We thanked him and put them on.
It was such a nice gesture.
He did not just see a situation of two people walking in the rain, he instinctively felt the urge to help and gave us two of his raincoats.
The bus stop was not far from his garage, and while we waited for the bus, the rain turned back into just a light shower.
We thought of what to do with his generous gift of two raincoats, and decided that we had time before the bus to walk back and return them to him with much gratitude.
From Odashi we took the train to Izumo-Shi station and then the bus to Izumo Taisha, where our Ryokan (Japanese Inn) is located.
There is a Starbucks right next to the Izumo Taisha Shrine, and near our Ryokan.
We sat there for tea and waited for the rain to subside.
It didn’t, so we ran to our inn in the heavy rain.
We were given a lovely renovated room.
Takenoya Ryokan is an elegant traditional inn, that was renovated with good taste and is a registered historic inn with the government.

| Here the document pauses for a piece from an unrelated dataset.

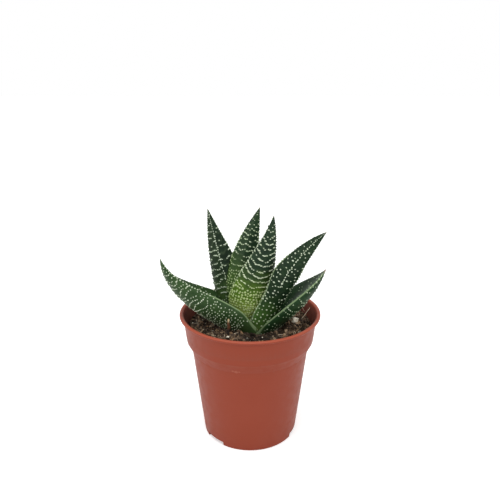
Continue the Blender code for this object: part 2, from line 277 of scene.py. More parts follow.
def buildSpecks():
    # scattered round specks of one size, as dust, pores and grains are
    group, takes, gives = startGroup("specks", {"Pitch": 0.002, "Size": 0.2, "Share": 0.5}, ["Mask"])
    scale = maths(group, "DIVIDE", 1.0, takes["Pitch"])
    cells = addNode(group, "ShaderNodeTexVoronoi", {"Vector": ownPlace(group), "Scale": scale},
                    feature="F1").outputs
    lucky = addNode(group, "ShaderNodeSeparateColor", {"Color": cells["Color"]}).outputs[0]
    there = maths(group, "LESS_THAN", lucky, takes["Share"])
    dot = ramp(group, cells["Distance"], times(group, takes["Size"], 0.6), takes["Size"], 1.0, 0.0)
    group.links.new(times(group, dot, there), gives["Mask"])
    return group


mottle = buildMottle()
specks = buildSpecks()


def mottled(tree, size, contrast, first=colour(0.5, 0.5, 0.5), second=colour(0.4, 0.4, 0.4)):
    return useGroup(tree, mottle, {"First": first, "Second": second, "Size": size, "Contrast": contrast})


def speckled(tree, pitch, size, share):
    return useGroup(tree, specks, {"Pitch": pitch, "Size": size, "Share": share})["Mask"]


def makeStage():
    look = dict(distance=203.4058, height=141.926, tilt=72.1815, lens=40.313, sensor=36, nearest=5,
                floorSize=6.0, floorGlow=0.38, roomLight=0.76, aim=(0, 0, 0.05))
    deselectAll()
    bpy.ops.object.camera_add(location=(0, -look["distance"] * mm, look["height"] * mm),
                              rotation=(math.radians(look["tilt"]), 0, 0))
    camera = bpy.context.object
    camera.name = "photoCamera"
    camera.data.lens = look["lens"]
    camera.data.sensor_width = look["sensor"]
    camera.data.clip_start = look["nearest"] * mm
    bpy.context.scene.camera = camera

    world = bpy.data.worlds.new("whiteStudio")
    bpy.context.scene.world = world
    world.use_nodes = True
    sky, plain = world.node_tree, world.node_tree.nodes["Background"]
    plain.inputs["Color"].default_value = colour(1, 1, 1)
    seen = addNode(sky, "ShaderNodeLightPath").outputs["Is Camera Ray"]
    sky.links.new(ramp(sky, seen, 0.0, 1.0, look["roomLight"], 1.0, "LINEAR"), plain.inputs["Strength"])
    lamps = {
        "overheadBox": dict(place=(-0.06, -0.16, 0.62), size=0.5, power=1.3),
        "rightBox": dict(place=(0.40, -0.32, 0.38), size=0.35, power=0.55),
        "leftBox": dict(place=(-0.45, -0.30, 0.34), size=0.35, power=0.6),
    }
    for name, lamp in lamps.items():
        deselectAll()
        bpy.ops.object.light_add(type="AREA", location=lamp["place"])
        light = bpy.context.object
        light.name = name
        light.data.shape = "DISK"
        light.data.size = lamp["size"]
        light.data.energy = lamp["power"]
        aim = Vector(look["aim"]) - Vector(lamp["place"])
        light.rotation_euler = aim.to_track_quat("-Z", "Y").to_euler()

    deselectAll()
    bpy.ops.mesh.primitive_grid_add(x_subdivisions=12, y_subdivisions=12, size=look["floorSize"])
    floor = named("paleFloor")
    finish, tree, shader = startMaterial("paleFloorPaint", Roughness=0.9, Specular_IOR_Level=0.0,
                                         Emission_Color=colour(1, 1, 1))
    seen = addNode(tree, "ShaderNodeLightPath").outputs["Is Camera Ray"]
    tree.links.new(times(tree, seen, look["floorGlow"]), shader.inputs["Emission Strength"])
    tones = mottled(tree, 50 * mm, 0.2, colour(0.97, 0.97, 0.97), colour(0.955, 0.955, 0.955))
    tree.links.new(tones["Colour"], shader.inputs["Base Color"])
    dress(floor, finish)
    bpy.context.scene.view_settings.view_transform = "Standard"


makeStage()
print("camera and light")


# notchWidth is an angle. dust (peat dust with painted shade), slope (painted lighter), line (a painted shade
# line) and lip (a painted highlight) run between heights, wallRadius and wallSlope part the inner wall from
# the outer one, a mark has its place, radius and tone, and a share is a tone's strength.
potLook = dict(
    columns=96, notchAzimuth=222.0, notches=3, notchWidth=28.0, notchHeight=1.7, notchDepth=5.2,
    footRadius=18.8, notchRadius=18.6, drainLength=6.0, drainWidth=3.2, drainRadius=12.0, drainDepth=14,
    roughness=0.40, wallRadius=20.75, wallSlope=0.11, dustShadeFoot=(42.5, 43.5), dustShadeTop=(50.7, 50.0),
    dustShadeShare=0.80, slope=((35.6, 36.3), (40.5, 39.9)), line=((39.0, 39.4), (40.3, 39.9)), shadeLineShare=0.06,
    lip=(50.8, 51.3), lipShare=0.6, markShare=0.8, dotShare=0.55, clay=colour(0.268, 0.046, 0.0205),
    clayPale=colour(0.276, 0.049, 0.0225), dirtAndShade=colour(0.190, 0.070, 0.052),
    lipHighlight=colour(0.42, 0.095, 0.052), slopeLight=colour(0.290, 0.052, 0.0243),
    marks=[((21.7, -7.26, 34.7), 0.50, colour(0.06, 0.02, 0.01)),
           ((20.37, -8.45, 27.7), 0.55, colour(0.06, 0.02, 0.01)),
           ((-6.3, -22.6, 37.4), 0.6, colour(0.36, 0.10, 0.06)),
           ((-5.1, -22.9, 37.1), 0.9, colour(0.36, 0.10, 0.06)),
           ((-3.9, -23.1, 37.3), 0.5, colour(0.36, 0.10, 0.06))],
)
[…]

The budget for the renovation must have been large, because everything is done with excellent craftsmanship and taste.
The Onsen bath was large and wonderful and it had sweet water.
Dinner was just the nut breads that we had bought in the bakery in Iwami Ginzan.
They were delicious.
With love and blessings,
Tali
Daily Stats:
Steps: 9,725 steps
Distance Walked: 7.5 Kilometers
Active Walking: 2 hours
Total Time: 4 hours
Total distance walked on the pilgrimage so far: 924.5 Kilometers (today’s walk not counted as part of the pilgrimage route)
Temple Visited: Rakanji in Iwami Ginzan.
Accommodation: Takenoya Ryokan Kiunso.
A traditional renovated Onsen Ryokan, in Izumo next to the famous Izumo Taisha Shrine.
Elegant traditional hospitality, has an indoor hot spring bath, very spacious tatami mat rooms.
It offers a pricy and elegant Kaiseki dinner which we did not take, and a very good breakfast.